Some conclusions on the semantic development of 5 latinate suffixes in ME qnd the 16th century

I am studying the integration into English of the five nominal suffixes -ment, -ance (with its variant -ence), -ation, -age and -al, which entered Middle English via borrowings from French, and which now form abstract nouns in English by attaching themselves to various base categories, as in cord/cordage or adjust/adjustment. I wanted to consider the possibility that each of these five suffixes might individually affect the general semantic profile of nouns which it forms.

Booij (1986) and Plag (1999) have suggested a core meaning for groups of related suffixes, from which other meanings develop by extension rules.
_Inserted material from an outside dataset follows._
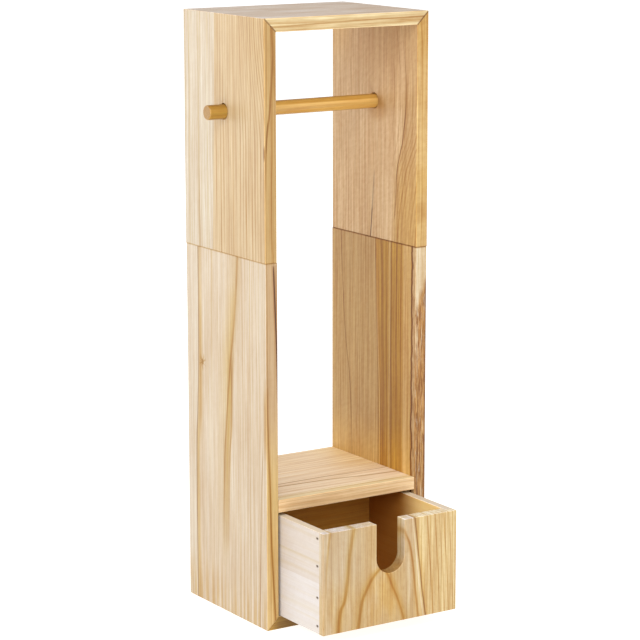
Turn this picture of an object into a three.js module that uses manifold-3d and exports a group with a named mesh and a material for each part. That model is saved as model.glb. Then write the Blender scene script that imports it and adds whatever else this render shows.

Earlier historical linguists, for example Marchand (1969) and Jespersen (1942) have seen the suffixes themselves as attracting a 'nexus' of thematic meanings such as Kastovsky’s (1986) agent, means or result of action, which are common to all of them and which cluster around a central semantic notion such as 'action/fact'. Marchand has further suggested that each suffix develops through time a unique combination of such meanings in a hierarchy of its own.
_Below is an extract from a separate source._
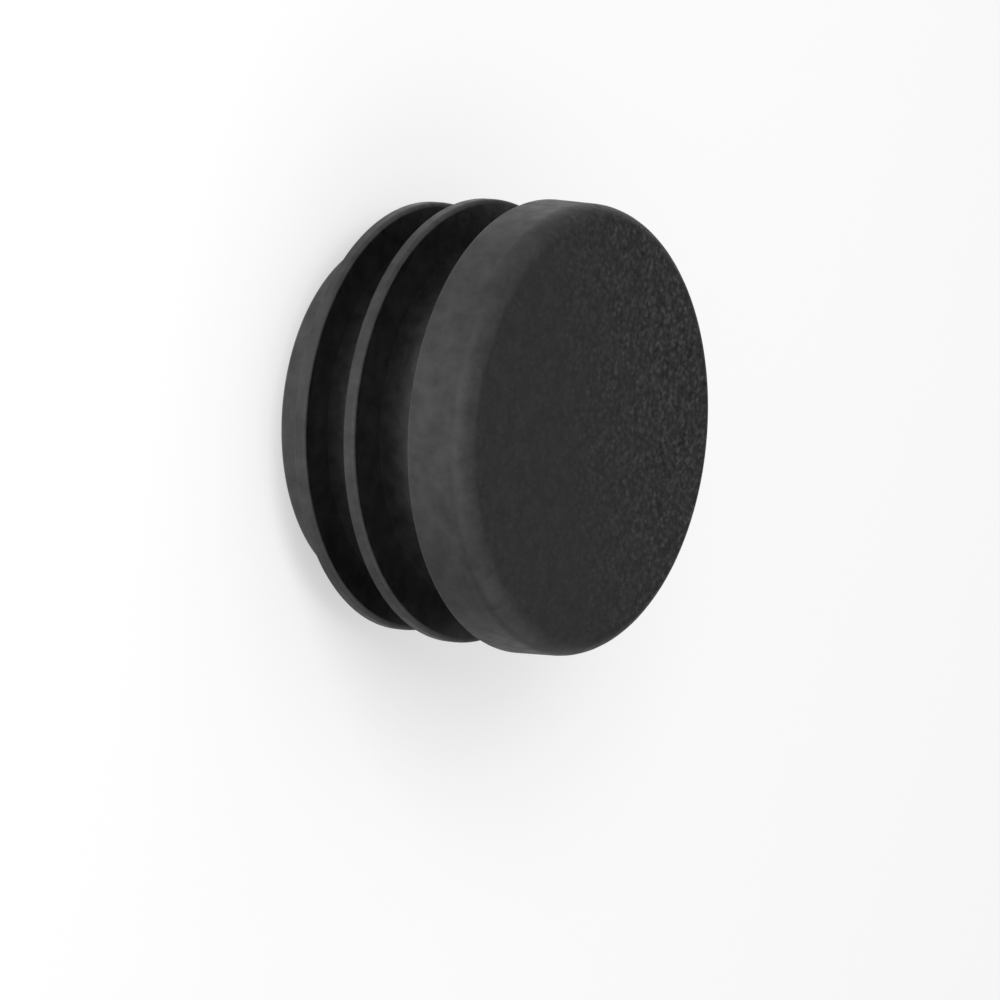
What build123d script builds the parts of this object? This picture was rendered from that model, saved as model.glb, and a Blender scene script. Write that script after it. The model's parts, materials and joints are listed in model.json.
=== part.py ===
from build123d import *

import os
from math import radians, tan

# Round ribbed end cap for a 32 mm tube, moulded in one piece. A solid head seats on the
# tube's end, and a hollow spigot with two flexible fins grips the tube's bore.
# The cap stands on the spigot's open end: the origin is the centre of that end's rim,
# +Z runs up the axis, out of the head's face. Millimetres and degrees.

# Head: the disc that stays outside the tube
head_diameter = 32.0  # over its back edge, flush with the outside of the tube
head_height = 4.85  # from the underside that meets the tube to the face
head_draft = 1.5  # the side leans in towards the face
face_edge_radius = 1.5  # soft rounded edge round the face

# Spigot: the hollow plug behind the head
spigot_diameter = 25.3  # where it leaves the head
spigot_draft = 1.0  # it narrows towards the open end
spigot_wall = 2.0  # at the open end
spigot_root_bevel = 0.4  # in the corner under the head
end_outer_bevel = 0.3  # lead-in round the open end
end_inner_bevel = 0.3

# Fins: one behind the other, the rear one smaller, so that the cap starts by hand
front_fin_diameter = 31.4
rear_fin_diameter = 30.4
fin_thickness = 0.9
fin_root_bevel = 0.3  # in the corners between a fin and the spigot
head_to_front_fin = 4.55  # clear gaps along the axis, and the plain end behind them
front_to_rear_fin = 3.6
rear_fin_to_end = 3.25

# Hollow: cored out from the open end, up into the head
face_wall = 2.6  # left under the face
core_draft = 1.0  # the hollow narrows towards its floor
core_floor_bevel = 0.75  # in the corner round the floor

# Heights up the axis, from the open end
rear_fin_back = rear_fin_to_end
rear_fin_front = rear_fin_back + fin_thickness
front_fin_back = rear_fin_front + front_to_rear_fin
front_fin_front = front_fin_back + fin_thickness
seat_height = front_fin_front + head_to_front_fin
face_height = seat_height + head_height
floor_height = face_height - face_wall


def spigot_radius(height):
    """The spigot's drafted outside, at a height up the axis."""
    return spigot_diameter / 2 - (seat_height - height) * tan(radians(spigot_draft))


def hollow_radius(height):
    """The hollow's drafted wall, at a height up the axis."""
    return spigot_radius(0) - spigot_wall - height * tan(radians(core_draft))


def fin_corners(fin_diameter, front, back):
    """A fin's section, out along its front and home along its back."""
    return [
        (spigot_radius(front), front, fin_root_bevel),
        (fin_diameter / 2, front, 0),
        (fin_diameter / 2, back, 0),
        (spigot_radius(back), back, fin_root_bevel),
    ]


def half_section():
    """Corners (radius, height, bevel) from the centre of the face round to the hollow."""
    face_radius = head_diameter / 2 - head_height * tan(radians(head_draft))
    return [
        (0, face_height, 0),
        (face_radius, face_height, 0),
        (head_diameter / 2, seat_height, 0),
        (spigot_radius(seat_height), seat_height, spigot_root_bevel),
        *fin_corners(front_fin_diameter, front_fin_front, front_fin_back),
        *fin_corners(rear_fin_diameter, rear_fin_front, rear_fin_back),
        (spigot_radius(0), 0, end_outer_bevel),
        (hollow_radius(0), 0, end_inner_bevel),
        (hollow_radius(floor_height), floor_height, core_floor_bevel),
        (0, floor_height, 0),
    ]


def bevelled(corners):
    """The outline's points, each corner that has a bevel giving way to the bevel's two ends."""
    sharp = [Vector(radius, height) for radius, height, bevel in corners]
    points = []
    for index, (radius, height, bevel) in enumerate(corners):
        corner = sharp[index]
        if bevel == 0:
            points.append(corner)
            continue
        for neighbour in (sharp[index - 1], sharp[index + 1]):
            side = neighbour - corner
            points.append(corner + side.normalized() * min(bevel, side.length / 3))
    return points


def end_cap():
    """The whole cap: its half-section turned once round the axis, then the face's edge."""
    outline = Polyline(*bevelled(half_section()), close=True)
    body = revolve(Plane.XZ * make_face(outline.edges()), Axis.Z, 360)
    rounding = min(face_edge_radius, head_height / 2)
    return fillet(body.edges().group_by(Axis.Z)[-1], rounding)


os.makedirs("parts", exist_ok=True)
export_step(end_cap(), "parts/end_cap.step")
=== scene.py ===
import json
from math import cos, pi, radians, sin, tan

import bmesh
import bpy
from mathutils import Matrix, Vector


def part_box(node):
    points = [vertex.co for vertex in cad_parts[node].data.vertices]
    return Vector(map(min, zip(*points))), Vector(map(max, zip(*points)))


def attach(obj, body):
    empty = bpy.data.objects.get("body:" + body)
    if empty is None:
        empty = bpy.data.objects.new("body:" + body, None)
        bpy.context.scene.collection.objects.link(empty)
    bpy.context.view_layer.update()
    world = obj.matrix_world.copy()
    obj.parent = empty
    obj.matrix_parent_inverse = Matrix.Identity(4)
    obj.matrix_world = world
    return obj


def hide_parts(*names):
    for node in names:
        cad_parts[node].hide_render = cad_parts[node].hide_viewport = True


# The dressed tube end cap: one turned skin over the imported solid, with the moulding's fine
# roundings and its grained black polyethylene, on a pale floor under soft light.
# Metres in the part's frame, unless a name says otherwise: the open end stands on z = 0.

MM = 0.001

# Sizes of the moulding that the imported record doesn't carry
HEAD_DRAFT_DEG = 1.5
SPIGOT_DIAMETER = 25.3 * MM
SPIGOT_DRAFT_DEG = 1.0
SPIGOT_WALL = 2.0 * MM
FACE_WALL = 2.6 * MM
CORE_DRAFT_DEG = 1.0

# Roundings
FACE_EDGE = 1.5 * MM
SEAT_EDGE = 0.25 * MM
SPIGOT_ROOT = 0.5 * MM
FIN_RIM_FRONT = 0.35 * MM
FIN_RIM_BACK = 0.03 * MM
FIN_ROOT = 0.004 * MM
END_OUTER = 0.3 * MM
END_INNER = 0.3 * MM
CORE_FLOOR = 1.0 * MM

# The skin's mesh
TURN_STEPS = 288  # round the axis
ROUNDING_STEP_DEG = 10.0  # along a rounding's arc
FEWEST_ROUNDING_STEPS = 2
CAP_RADIUS = 2.0 * MM  # the flat middle of the face and of the hollow's floor

# Black polyethylene: two shades and a gloss, clouded, and speckled on the moulded grain by painted
# light: paler, shinier peaks as painted highlights, darker, duller pits as painted shade
DARKER = (0.001, 0.001, 0.001, 1.0)
PALER = (0.030, 0.030, 0.030, 1.0)
IOR = 1.7
PLAIN_SHINE = 0.5  # the specular level of a skin with no grain or cloud
ROUGHNESS = (0.28, 0.42)
GLOSS_PATCH_SIZE = 0.9 * MM
GLOSS_DETAIL = 2.0
CLOUD_SIZE = 1.4 * MM
CLOUD_DETAIL = 3.0
CLOUD_SHADE = 0.15  # of the way from the darker shade to the paler
CLOUD_SHINE = 0.16
FACE_CLOUD = 0.5  # of the sides'

# The grain: pebbles with pits among them
GRAIN_STRETCH = (1.0, 0.75, 1.0)  # the grain is longer along Y
PEBBLE_SIZE = 0.45 * MM
PIT_SIZE = 0.31 * MM
PIT_DETAIL = 2.0
PIT_SHARE = 2.1  # of the pits' noise against the pebbles' height
GRAIN_DEPTH = 0.045 * MM
GRAIN_LEVEL = 0.5  # the height at which it leaves the shade and the shine as they are
GRAIN_PAINTED_LIGHT = 0.8  # how much paler its peaks are, a painted highlight, and darker its pits, painted shade
GRAIN_PAINTED_SHEEN = 0.38  # how much more its peaks shine than its pits: a painted sheen on the peaks, painted shade in the pits

# Where the grain is strong: on the face, in patches, and on the face's +Y side; its fading towards -Y
# is painted shade, as if light grazed only the +Y side
SIDE_GRAIN = 0.35  # of the face's
GRAIN_EDGE = 0.9 * MM  # below the face, where the grain is down to the side's
# Painted shade: the grain's bumps, paler peaks and shine fade towards this direction
GRAIN_SHADED_TOWARDS = (0.33, -0.94, 0.0)
SHADED_FACE_GRAIN, LIT_FACE_GRAIN = 0.15, 0.9
SIDE_SHADE_EDGE = (-10.0 * MM, 4.0 * MM)  # where the painted shade of the grain starts and is complete
GRAIN_PATCH_SIZE = 1.2 * MM
GRAIN_PATCH_DETAIL = 1.0
GRAIN_PATCHES = (0.55, 1.45)

# How the shader's nodes are used
NOISE_ROUGHNESS = 0.55
NOISE_RANGE = (0.3, 0.7)  # where nearly all of a noise lies
MIX_FIRST, MIX_SECOND, MIX_RESULT = 6, 7, 2  # a Mix node's colour sockets, by number

# Camera: it looks at the cap from in front of the head, tilted off the axis and rolled
CAMERA_LENS = 360.0
CAMERA_DISTANCE = 700.2 * MM
CAMERA_OFF_AXIS_DEG = 56.217
CAMERA_ROLL_DEG = 5.385
AIM_LEFT_OF_FACE = 6.487 * MM
AIM_BELOW_FACE = 4.813 * MM

# Light: the dome's strength, and the floor's whiteness to a gloss, by direction from the cap; the
# floor's is dimmer away from -Y, most towards +Y and +X, a painted shadow in what the cap reflects
DOME = {"-Y": 1.3, "+Y": 0.08, "-X": 0.65, "+X": 0.75, "+Z": 0.7, "-Z": 1.3}
FLOOR_GLEAM_AND_PAINTED_SHADOW = {"-Y": 1.0, "+Y": 0.3, "-X": 0.65, "+X": 0.4}
KEY_LAMP = {"azimuth": 335.0, "elevation": 45.0, "distance": 0.40, "size": 0.20, "watts": 0.9}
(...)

Semantic distinctions have been found between rival but related English suffixes such as de-adjectival -ness and -ity (Riddle, 1985), the adjective-forming suffixes -ish and -y (Malkiel, 1977) and the verbal suffixes -ate, -ize and -ify (Plag, 1999). I am investigating the possibility of comparable distinctions between the English latinate nominal suffixes.

By charting the meanings of each word in the sample in their first attributions, I hoped to arrive at a profile of the semantic preferences of each suffix as it first became established in the language.Then I compared the findings with the later use of words in these suffixes in selected texts by Shakespeare (that is, many of the same ME words plus later formations).

Even though all such nouns to a certain extent share a cluster of related meanings, my results suggest that these meanings were not shared indiscriminately, but that each suffix showed general preferences for certain semantic areas, both real-world and grammatical, which would be reflected in the real-world semantics of the bases chosen to form words, and in the grammatical contexts in which the words were used. Secondly, it seems to me that any deverbal noun may specialise in a distinct aspect of the central meaning 'action/fact', such as specific instance or quality. These aspects have been touched on by Marchand, but not considered systematically. Thirdly, such tendencies may be subject to change over time.